A Linear Model assumes $$y\sim \mathcal{N}(\mathbf{b}^T\mathbf{x},\sigma)$$ i.e. at any given point $\mathbf{x}$, it assumes $y= f(\mathbf{x})$ follows a Gaussian distribution, this excludes us from modeling the case where $y=f(\mathbf{x})$ follows other distributions. Consider for example, in a binary Classification problem with labels $0$ and $1$. Then at any point $\mathbf{x}$, it is reasonable to assume that $$f(\mathbf{x})\sim \mathtt{Bernoulli}(p(\mathbf{x}))$$ And this leads us naturally to the Logistic Regression.

In Logistic Regression, we assume $$y\sim \mathtt{Bernoulli}(p_\theta{(\mathbf{x})})$$ Where by design $$p_\theta{(\mathbf{x})}= \frac{1}{1+\exp(-\theta\cdot \mathbf{x})}=:\mathtt{sigmoid}(\theta\cdot \mathbf{x})$$ And the goal of logistic regression is try to estimate the probabilities $p_\theta(\mathbf{x})$.

One can check that the inverse of the sigmoid function is given by the logit function$$\mathtt{logit}(p_\theta{(\mathbf{x})}):=\log{(\frac{p_\theta{(\mathbf{x})}}{1-p_\theta{(\mathbf{x})}})}=\theta\cdot \mathbb{x}$$ Since the sigmoid function is not linear, it is more connivent to use MLE to estimate $\theta$. To maximize the likelihood function, is equivalent to minimize the negative of the log-likelihood function $$L(\theta)=-\sum_{i=1}^{n} y^{(i)} \log \left(p_\theta(\mathbf{x}^{(i)})\right)+\left(1-y^{(i)}\right) \log \left(1-p_\theta(\mathbf{x}^{(i)})\right)$$ The summands are$$\begin{cases}\log \left(p_\theta(\mathbf{x}^{(i)})\right),\qquad & y^{(i)}=1\\ \log \left(1-p_\theta(\mathbf{x}^{(i)})\right) & y^{(i)}=0 \end{cases} $$ The above loss function is also known as the Binary Cross Entropy function.
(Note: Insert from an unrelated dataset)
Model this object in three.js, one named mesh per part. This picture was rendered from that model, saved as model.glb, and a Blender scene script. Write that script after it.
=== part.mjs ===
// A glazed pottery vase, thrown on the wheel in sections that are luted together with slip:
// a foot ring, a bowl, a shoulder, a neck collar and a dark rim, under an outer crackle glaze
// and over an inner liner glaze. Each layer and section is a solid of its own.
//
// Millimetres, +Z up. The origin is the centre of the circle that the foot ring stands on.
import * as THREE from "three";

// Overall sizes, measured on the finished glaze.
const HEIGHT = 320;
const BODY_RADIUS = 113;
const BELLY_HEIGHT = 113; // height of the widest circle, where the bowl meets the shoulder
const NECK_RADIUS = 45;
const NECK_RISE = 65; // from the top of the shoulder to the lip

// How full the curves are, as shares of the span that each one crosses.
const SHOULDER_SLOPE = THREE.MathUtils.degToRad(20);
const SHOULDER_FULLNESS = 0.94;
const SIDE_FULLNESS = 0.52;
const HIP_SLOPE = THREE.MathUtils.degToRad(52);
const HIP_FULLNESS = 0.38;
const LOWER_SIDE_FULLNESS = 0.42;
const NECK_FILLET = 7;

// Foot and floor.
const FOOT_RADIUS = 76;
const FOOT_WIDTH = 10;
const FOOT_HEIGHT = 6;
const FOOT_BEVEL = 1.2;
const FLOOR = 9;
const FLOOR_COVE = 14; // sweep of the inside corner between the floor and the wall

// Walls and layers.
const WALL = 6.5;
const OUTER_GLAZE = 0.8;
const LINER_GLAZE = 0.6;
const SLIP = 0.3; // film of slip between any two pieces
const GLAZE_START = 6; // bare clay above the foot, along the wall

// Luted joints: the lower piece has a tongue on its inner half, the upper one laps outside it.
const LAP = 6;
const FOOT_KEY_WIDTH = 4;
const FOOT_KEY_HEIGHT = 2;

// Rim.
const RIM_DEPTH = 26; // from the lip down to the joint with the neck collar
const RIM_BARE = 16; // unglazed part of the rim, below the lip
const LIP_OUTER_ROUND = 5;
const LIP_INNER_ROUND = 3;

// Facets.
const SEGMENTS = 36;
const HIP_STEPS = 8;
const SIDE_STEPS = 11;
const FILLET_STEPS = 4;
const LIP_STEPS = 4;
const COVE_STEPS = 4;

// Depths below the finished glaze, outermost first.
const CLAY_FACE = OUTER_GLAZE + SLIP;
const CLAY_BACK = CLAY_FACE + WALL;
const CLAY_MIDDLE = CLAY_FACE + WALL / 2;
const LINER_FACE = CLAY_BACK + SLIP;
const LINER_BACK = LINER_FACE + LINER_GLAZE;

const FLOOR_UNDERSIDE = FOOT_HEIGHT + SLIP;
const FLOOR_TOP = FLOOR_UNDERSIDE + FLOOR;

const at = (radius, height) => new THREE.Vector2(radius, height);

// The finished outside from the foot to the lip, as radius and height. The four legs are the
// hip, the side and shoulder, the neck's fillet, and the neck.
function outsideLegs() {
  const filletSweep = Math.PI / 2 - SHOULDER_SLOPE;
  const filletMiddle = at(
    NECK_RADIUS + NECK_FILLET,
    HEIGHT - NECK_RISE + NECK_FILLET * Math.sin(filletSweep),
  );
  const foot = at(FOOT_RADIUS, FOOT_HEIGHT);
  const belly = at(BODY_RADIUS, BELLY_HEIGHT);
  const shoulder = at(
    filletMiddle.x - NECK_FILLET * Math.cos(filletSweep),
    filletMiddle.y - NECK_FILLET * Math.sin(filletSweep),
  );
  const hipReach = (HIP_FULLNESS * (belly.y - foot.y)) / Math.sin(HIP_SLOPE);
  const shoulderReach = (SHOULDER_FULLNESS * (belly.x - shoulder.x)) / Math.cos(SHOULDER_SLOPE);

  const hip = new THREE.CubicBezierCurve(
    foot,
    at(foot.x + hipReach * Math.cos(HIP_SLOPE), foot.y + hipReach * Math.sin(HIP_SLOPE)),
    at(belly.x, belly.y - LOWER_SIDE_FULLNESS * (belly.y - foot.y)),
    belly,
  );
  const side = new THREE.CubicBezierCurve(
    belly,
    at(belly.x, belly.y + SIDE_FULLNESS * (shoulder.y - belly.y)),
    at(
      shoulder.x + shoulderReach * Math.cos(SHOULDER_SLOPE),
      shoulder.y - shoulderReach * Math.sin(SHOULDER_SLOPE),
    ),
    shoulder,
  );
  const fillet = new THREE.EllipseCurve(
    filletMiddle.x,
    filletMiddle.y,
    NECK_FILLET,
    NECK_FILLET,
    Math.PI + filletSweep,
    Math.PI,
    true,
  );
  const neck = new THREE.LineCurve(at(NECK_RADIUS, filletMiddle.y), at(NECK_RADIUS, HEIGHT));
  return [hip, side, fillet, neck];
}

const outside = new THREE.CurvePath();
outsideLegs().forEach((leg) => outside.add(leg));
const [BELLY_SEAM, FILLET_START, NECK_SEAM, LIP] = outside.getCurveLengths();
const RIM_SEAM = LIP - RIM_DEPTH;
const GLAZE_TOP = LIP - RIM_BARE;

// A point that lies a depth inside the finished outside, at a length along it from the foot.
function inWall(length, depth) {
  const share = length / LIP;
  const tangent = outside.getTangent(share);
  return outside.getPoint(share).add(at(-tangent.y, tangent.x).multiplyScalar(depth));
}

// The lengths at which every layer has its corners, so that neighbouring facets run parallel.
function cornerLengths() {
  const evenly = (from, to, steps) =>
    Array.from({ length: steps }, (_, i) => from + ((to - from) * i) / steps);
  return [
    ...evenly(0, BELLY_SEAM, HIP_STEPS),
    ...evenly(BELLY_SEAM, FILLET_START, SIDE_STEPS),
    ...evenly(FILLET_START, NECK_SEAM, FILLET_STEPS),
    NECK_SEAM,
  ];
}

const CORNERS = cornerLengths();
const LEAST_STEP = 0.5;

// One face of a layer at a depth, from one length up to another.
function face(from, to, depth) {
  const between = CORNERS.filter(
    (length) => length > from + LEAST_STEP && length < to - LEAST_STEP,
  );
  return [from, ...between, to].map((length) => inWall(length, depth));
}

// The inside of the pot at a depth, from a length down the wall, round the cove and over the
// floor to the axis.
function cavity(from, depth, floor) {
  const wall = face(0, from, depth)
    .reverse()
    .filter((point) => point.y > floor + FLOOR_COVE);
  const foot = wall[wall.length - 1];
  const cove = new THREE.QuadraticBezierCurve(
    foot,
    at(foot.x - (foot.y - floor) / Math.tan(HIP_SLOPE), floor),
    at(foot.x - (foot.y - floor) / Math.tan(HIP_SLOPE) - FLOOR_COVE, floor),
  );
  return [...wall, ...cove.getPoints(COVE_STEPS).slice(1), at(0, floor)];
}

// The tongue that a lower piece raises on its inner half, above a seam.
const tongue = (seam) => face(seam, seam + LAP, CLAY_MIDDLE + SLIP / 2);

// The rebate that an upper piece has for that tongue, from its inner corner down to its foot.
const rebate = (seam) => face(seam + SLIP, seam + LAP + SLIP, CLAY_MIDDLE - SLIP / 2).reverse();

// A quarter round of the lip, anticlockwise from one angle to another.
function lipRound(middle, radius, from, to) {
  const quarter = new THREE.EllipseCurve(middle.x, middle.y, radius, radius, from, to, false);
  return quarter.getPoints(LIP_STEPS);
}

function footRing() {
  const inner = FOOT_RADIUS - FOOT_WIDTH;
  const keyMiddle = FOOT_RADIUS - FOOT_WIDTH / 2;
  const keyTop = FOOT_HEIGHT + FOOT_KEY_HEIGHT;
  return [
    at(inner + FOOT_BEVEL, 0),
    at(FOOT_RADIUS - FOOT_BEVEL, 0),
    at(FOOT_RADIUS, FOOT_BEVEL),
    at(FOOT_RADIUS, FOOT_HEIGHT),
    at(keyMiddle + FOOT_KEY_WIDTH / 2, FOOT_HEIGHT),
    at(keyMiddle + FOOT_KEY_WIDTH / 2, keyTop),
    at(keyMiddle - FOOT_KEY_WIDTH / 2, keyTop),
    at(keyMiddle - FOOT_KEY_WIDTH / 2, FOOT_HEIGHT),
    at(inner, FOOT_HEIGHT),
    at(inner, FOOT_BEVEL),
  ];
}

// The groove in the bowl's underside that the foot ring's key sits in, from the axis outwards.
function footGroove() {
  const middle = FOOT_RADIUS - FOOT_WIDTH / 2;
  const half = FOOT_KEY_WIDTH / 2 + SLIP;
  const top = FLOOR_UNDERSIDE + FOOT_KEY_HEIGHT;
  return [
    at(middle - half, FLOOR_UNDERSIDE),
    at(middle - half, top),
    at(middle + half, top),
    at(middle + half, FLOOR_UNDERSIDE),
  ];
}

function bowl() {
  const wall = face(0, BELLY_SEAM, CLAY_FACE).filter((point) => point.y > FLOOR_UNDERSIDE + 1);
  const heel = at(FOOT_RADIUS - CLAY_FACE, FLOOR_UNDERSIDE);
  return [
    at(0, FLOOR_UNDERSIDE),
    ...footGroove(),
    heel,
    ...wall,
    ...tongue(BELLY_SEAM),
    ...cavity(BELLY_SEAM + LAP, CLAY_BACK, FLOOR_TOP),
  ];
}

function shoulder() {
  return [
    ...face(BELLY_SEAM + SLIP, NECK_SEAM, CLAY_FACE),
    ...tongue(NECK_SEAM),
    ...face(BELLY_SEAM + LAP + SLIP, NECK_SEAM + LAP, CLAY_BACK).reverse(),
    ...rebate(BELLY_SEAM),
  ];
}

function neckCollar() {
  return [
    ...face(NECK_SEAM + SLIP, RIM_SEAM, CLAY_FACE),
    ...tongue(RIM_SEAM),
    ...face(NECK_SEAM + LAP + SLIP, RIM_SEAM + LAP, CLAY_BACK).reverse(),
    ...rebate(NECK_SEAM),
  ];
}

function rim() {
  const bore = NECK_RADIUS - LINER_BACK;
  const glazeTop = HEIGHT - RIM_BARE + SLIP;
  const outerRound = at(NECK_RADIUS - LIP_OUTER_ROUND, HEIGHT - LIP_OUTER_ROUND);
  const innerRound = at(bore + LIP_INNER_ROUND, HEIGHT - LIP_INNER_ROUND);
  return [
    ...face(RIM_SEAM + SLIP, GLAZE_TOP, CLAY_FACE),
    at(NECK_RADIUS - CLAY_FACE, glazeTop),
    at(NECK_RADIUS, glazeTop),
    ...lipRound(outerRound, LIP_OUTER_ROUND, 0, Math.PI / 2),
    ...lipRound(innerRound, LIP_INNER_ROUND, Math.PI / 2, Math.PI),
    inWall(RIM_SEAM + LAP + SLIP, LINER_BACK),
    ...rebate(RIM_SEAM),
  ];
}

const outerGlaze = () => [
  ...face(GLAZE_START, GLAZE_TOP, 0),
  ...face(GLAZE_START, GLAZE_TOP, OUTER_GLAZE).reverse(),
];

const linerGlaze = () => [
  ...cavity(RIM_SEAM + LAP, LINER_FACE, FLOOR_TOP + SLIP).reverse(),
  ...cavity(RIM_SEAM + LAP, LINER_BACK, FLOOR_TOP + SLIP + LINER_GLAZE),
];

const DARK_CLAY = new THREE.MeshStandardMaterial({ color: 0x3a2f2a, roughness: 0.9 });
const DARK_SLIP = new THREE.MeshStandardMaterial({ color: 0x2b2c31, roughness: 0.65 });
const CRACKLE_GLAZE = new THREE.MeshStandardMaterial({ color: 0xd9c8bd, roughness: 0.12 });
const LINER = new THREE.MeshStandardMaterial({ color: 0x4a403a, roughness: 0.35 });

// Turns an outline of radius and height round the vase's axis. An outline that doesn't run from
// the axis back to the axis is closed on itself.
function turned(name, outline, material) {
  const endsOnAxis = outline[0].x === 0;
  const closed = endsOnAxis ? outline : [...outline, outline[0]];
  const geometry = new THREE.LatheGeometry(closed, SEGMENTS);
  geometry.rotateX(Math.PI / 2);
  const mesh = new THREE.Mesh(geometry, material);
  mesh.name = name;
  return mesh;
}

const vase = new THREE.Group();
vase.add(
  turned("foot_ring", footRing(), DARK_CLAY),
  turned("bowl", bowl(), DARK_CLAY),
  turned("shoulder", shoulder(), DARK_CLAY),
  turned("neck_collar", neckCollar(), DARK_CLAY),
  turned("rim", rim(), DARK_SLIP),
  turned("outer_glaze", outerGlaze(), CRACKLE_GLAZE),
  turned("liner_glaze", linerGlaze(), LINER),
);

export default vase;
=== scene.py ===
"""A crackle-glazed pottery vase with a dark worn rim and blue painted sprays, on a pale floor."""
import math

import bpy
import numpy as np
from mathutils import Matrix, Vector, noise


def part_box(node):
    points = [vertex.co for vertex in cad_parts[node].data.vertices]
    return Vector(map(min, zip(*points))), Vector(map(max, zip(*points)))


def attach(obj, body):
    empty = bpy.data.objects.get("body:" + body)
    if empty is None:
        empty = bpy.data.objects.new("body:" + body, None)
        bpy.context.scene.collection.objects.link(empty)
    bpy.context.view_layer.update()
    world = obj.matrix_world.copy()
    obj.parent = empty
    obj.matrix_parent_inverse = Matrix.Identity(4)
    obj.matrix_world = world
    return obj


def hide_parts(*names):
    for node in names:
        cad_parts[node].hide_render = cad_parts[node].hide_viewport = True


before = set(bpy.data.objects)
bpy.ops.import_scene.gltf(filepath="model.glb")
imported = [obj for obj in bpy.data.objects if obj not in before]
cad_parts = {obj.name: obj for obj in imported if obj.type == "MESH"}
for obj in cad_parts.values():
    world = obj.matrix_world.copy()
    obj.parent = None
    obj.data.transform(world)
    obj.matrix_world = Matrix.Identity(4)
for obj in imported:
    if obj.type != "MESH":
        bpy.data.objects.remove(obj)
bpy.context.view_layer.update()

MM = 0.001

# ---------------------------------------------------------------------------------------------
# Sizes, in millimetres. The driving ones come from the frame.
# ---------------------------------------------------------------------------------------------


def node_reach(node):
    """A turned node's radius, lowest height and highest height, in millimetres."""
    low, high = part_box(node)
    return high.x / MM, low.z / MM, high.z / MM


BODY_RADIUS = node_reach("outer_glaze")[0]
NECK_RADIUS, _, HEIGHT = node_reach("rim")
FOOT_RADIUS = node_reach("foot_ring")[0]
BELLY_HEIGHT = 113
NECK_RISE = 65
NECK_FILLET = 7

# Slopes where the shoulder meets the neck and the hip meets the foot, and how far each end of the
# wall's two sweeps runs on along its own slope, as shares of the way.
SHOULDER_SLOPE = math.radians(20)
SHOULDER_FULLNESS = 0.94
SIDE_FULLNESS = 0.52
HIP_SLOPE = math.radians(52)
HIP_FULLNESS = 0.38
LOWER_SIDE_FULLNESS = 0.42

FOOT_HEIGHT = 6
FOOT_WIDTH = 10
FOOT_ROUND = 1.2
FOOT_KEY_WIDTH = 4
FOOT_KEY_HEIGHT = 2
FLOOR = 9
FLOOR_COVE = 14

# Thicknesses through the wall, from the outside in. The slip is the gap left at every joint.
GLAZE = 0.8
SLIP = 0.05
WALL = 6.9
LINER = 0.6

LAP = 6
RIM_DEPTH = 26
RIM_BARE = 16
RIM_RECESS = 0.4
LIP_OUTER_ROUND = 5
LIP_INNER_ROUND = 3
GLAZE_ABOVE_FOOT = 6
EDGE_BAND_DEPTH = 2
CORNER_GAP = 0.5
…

Using Gradient Descend, we get the following updating rule $$\theta_{j+1}=\theta_{j}-\alpha X^{T}(p_\theta(X)-Y)$$ Where $X$ is the design matrix.

Generalized Linear Models

A Generalized Linear Model is of the form $$\eta\left(\mathrm{E}\left(Y \mid \bf x\right)\right)= \theta \cdot \bf x',\qquad \bf x' = \begin{pmatrix}1\\ \bf x \end{pmatrix} $$ for some link function $\eta$, and we assume that the entries of $ Y$ are independently sampled from a Exponential Family.

Examples of GLM

  1. The Linear Model is a GLM , where the link function is the identity function, and $Y$ is from the Gaussian Distribution (an exponential family).
  2. The Logistic Regression Model is a GLM, where the link function is the logit function, and $Y$ is from the Bernoulli Distribution (another example of exponential family).
  3. If we let $y$ takes on the following PMF $$\mathtt{Pr}(y=k \mid\mathbf{x})= \begin{cases}\frac{\exp(\beta_k \cdot \bf x)}{1+\sum_{l=1}^{K-1}\exp(\beta_l\cdot \mathbf{x})} \quad & k = 1,2,\cdots,K-1 \\ \frac{1}{1+\sum_{l=1}^{K-1}\exp(\beta_l\cdot \bf x)} & k=K \end{cases} $$ and $$\eta(p) = \ln(\frac{p}{\mathtt{Pr}(y=K| \mathbf{x})}) $$ we get the Multinomial Logistic Regression.
  4. If we let $Y\sim \mathtt{Poisson}(\lambda)$, and take $\eta = \log$, then we get the Poisson Regression Model.

Mixed Effect Models

A Linear Mixed Effect Model is of the form $$\mathbf{y} = X\beta + U\gamma + \mathbf{\epsilon}$$ Where If $U$ is the zero matrix, then the model is just a GLM.

Neural Networks

Logistic Regression or Linear Model can be viewed as a single layer neural network with sigmoid / identity activation function and Cross Entropy loss function. We will discuss the neural network in more detail in a later page Neural Networks.